-- Begin --
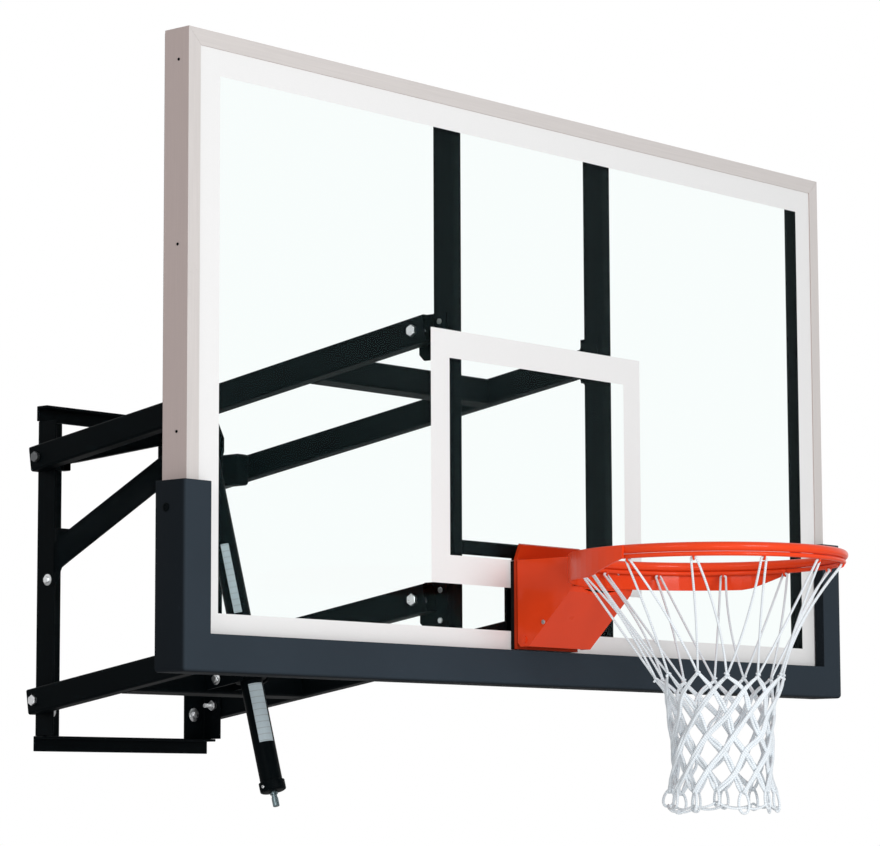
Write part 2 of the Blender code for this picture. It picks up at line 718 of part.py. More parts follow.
def board_frame(board):
    """Four mitred aluminium rails with a lip that laps the front of the glass."""
    profile = [
        (0.0, -SEAT - LIP_THICKNESS),
        (LIP_WIDTH, -SEAT - LIP_THICKNESS),
        (LIP_WIDTH, -SEAT),
        (FRAME_WEB, -SEAT),
        (FRAME_WEB, FRAME_REAR),
        (0.0, FRAME_REAR),
    ]
    half = BOARD_WIDTH / 2
    mitre = SEAT / 2
    for name, side in SIDES.items():
        low = [Vector((side * (half - s), y, BOARD_BOTTOM + s + mitre)) for s, y in profile]
        high = [Vector((side * (half - s), y, BOARD_TOP - s - mitre)) for s, y in profile]
        piece("board_frame_" + name, loft([low, high]), "aluminium", board)
    for name, edge, inward in (("top", BOARD_TOP, -1), ("bottom", BOARD_BOTTOM, 1)):
        first = [Vector((-half + s + mitre, y, edge + inward * s)) for s, y in profile]
        last = [Vector((half - s - mitre, y, edge + inward * s)) for s, y in profile]
        piece("board_frame_" + name, loft([first, last]), "aluminium", board)


def stud_holes(extra=0.0):
    """Cutters along Y where the four studs pass the glass and the plates beside it."""
    radius = STUD_RADIUS + BOLT_PLAY + extra
    places = [(side * STUD_X, z) for side in (-1, 1) for z in (STUD_Z, LOWER_STUD_Z)]
    return [cylinder("Y", place, radius, -2 * INCH, 2 * INCH, 12) for place in places]


def glass_pane(board):
    margin = FRAME_WEB + SEAT
    half = BOARD_WIDTH / 2 - margin
    pane = box(
        (-half, half), (0.0, GLASS_THICKNESS), (BOARD_BOTTOM + margin, BOARD_TOP - margin)
    )
    glass = piece("glass", pane, "glass", board)
    cut(glass, joined(*stud_holes(GLASS_HOLE_PLAY)))


def steel_frame(board):
    """Steel tubes behind the glass: four round the edge and two upright supports."""
    front = GLASS_THICKNESS + SEAT
    depth = STEEL_REAR - front
    middle = (front + STEEL_REAR) / 2
    margin = FRAME_WEB + SEAT
    edge_x = BOARD_WIDTH / 2 - margin - STEEL_WIDTH / 2
    bottom = BOARD_BOTTOM + margin
    top = BOARD_TOP - margin
    for name, side in SIDES.items():
        tube = square_tube(
            STEEL_WIDTH, depth, STEEL_WALL, "Z", bottom, top, (side * edge_x, middle)
        )
        piece("steel_rail_" + name, tube, "black_steel", board, smooth=True)
    reach = edge_x - STEEL_WIDTH / 2 - SEAT
    for name, height in (("top", top - STEEL_WIDTH / 2), ("bottom", bottom + STEEL_WIDTH / 2)):
        tube = square_tube(depth, STEEL_WIDTH, STEEL_WALL, "X", -reach, reach, (middle, height))
        piece("steel_rail_" + name, tube, "black_steel", board, smooth=True)
    foot = bottom + STEEL_WIDTH + SEAT
    head = top - STEEL_WIDTH - SEAT
    for name, side in SIDES.items():
        tube = square_tube(
            SUPPORT_WIDTH, depth, STEEL_WALL, "Z", foot, head, (side * SUPPORT_X, middle)
        )
        piece("board_support_" + name, tube, "black_steel", board, smooth=True)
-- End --
Directions => Quote the material exactly, leaving nothing out.

Answer to the task =>
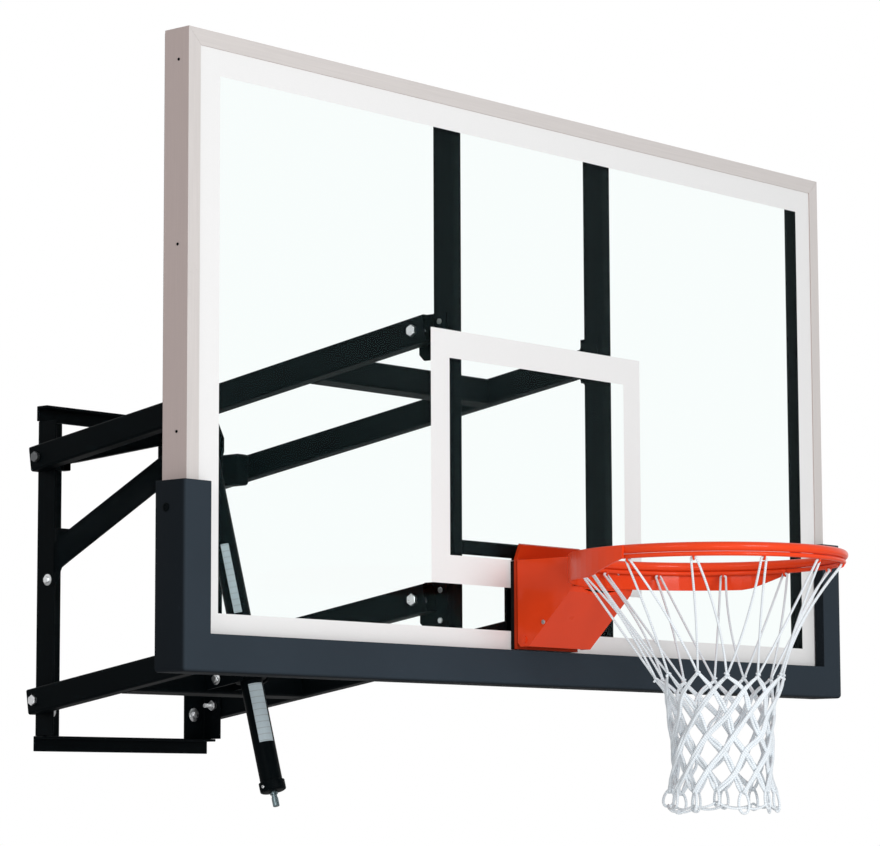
Write part 2 of the Blender code for this picture. It picks up at line 718 of part.py. More parts follow.
def board_frame(board):
    """Four mitred aluminium rails with a lip that laps the front of the glass."""
    profile = [
        (0.0, -SEAT - LIP_THICKNESS),
        (LIP_WIDTH, -SEAT - LIP_THICKNESS),
        (LIP_WIDTH, -SEAT),
        (FRAME_WEB, -SEAT),
        (FRAME_WEB, FRAME_REAR),
        (0.0, FRAME_REAR),
    ]
    half = BOARD_WIDTH / 2
    mitre = SEAT / 2
    for name, side in SIDES.items():
        low = [Vector((side * (half - s), y, BOARD_BOTTOM + s + mitre)) for s, y in profile]
        high = [Vector((side * (half - s), y, BOARD_TOP - s - mitre)) for s, y in profile]
        piece("board_frame_" + name, loft([low, high]), "aluminium", board)
    for name, edge, inward in (("top", BOARD_TOP, -1), ("bottom", BOARD_BOTTOM, 1)):
        first = [Vector((-half + s + mitre, y, edge + inward * s)) for s, y in profile]
        last = [Vector((half - s - mitre, y, edge + inward * s)) for s, y in profile]
        piece("board_frame_" + name, loft([first, last]), "aluminium", board)


def stud_holes(extra=0.0):
    """Cutters along Y where the four studs pass the glass and the plates beside it."""
    radius = STUD_RADIUS + BOLT_PLAY + extra
    places = [(side * STUD_X, z) for side in (-1, 1) for z in (STUD_Z, LOWER_STUD_Z)]
    return [cylinder("Y", place, radius, -2 * INCH, 2 * INCH, 12) for place in places]


def glass_pane(board):
    margin = FRAME_WEB + SEAT
    half = BOARD_WIDTH / 2 - margin
    pane = box(
        (-half, half), (0.0, GLASS_THICKNESS), (BOARD_BOTTOM + margin, BOARD_TOP - margin)
    )
    glass = piece("glass", pane, "glass", board)
    cut(glass, joined(*stud_holes(GLASS_HOLE_PLAY)))


def steel_frame(board):
    """Steel tubes behind the glass: four round the edge and two upright supports."""
    front = GLASS_THICKNESS + SEAT
    depth = STEEL_REAR - front
    middle = (front + STEEL_REAR) / 2
    margin = FRAME_WEB + SEAT
    edge_x = BOARD_WIDTH / 2 - margin - STEEL_WIDTH / 2
    bottom = BOARD_BOTTOM + margin
    top = BOARD_TOP - margin
    for name, side in SIDES.items():
        tube = square_tube(
            STEEL_WIDTH, depth, STEEL_WALL, "Z", bottom, top, (side * edge_x, middle)
        )
        piece("steel_rail_" + name, tube, "black_steel", board, smooth=True)
    reach = edge_x - STEEL_WIDTH / 2 - SEAT
    for name, height in (("top", top - STEEL_WIDTH / 2), ("bottom", bottom + STEEL_WIDTH / 2)):
        tube = square_tube(depth, STEEL_WIDTH, STEEL_WALL, "X", -reach, reach, (middle, height))
        piece("steel_rail_" + name, tube, "black_steel", board, smooth=True)
    foot = bottom + STEEL_WIDTH + SEAT
    head = top - STEEL_WIDTH - SEAT
    for name, side in SIDES.items():
        tube = square_tube(
            SUPPORT_WIDTH, depth, STEEL_WALL, "Z", foot, head, (side * SUPPORT_X, middle)
        )
        piece("board_support_" + name, tube, "black_steel", board, smooth=True)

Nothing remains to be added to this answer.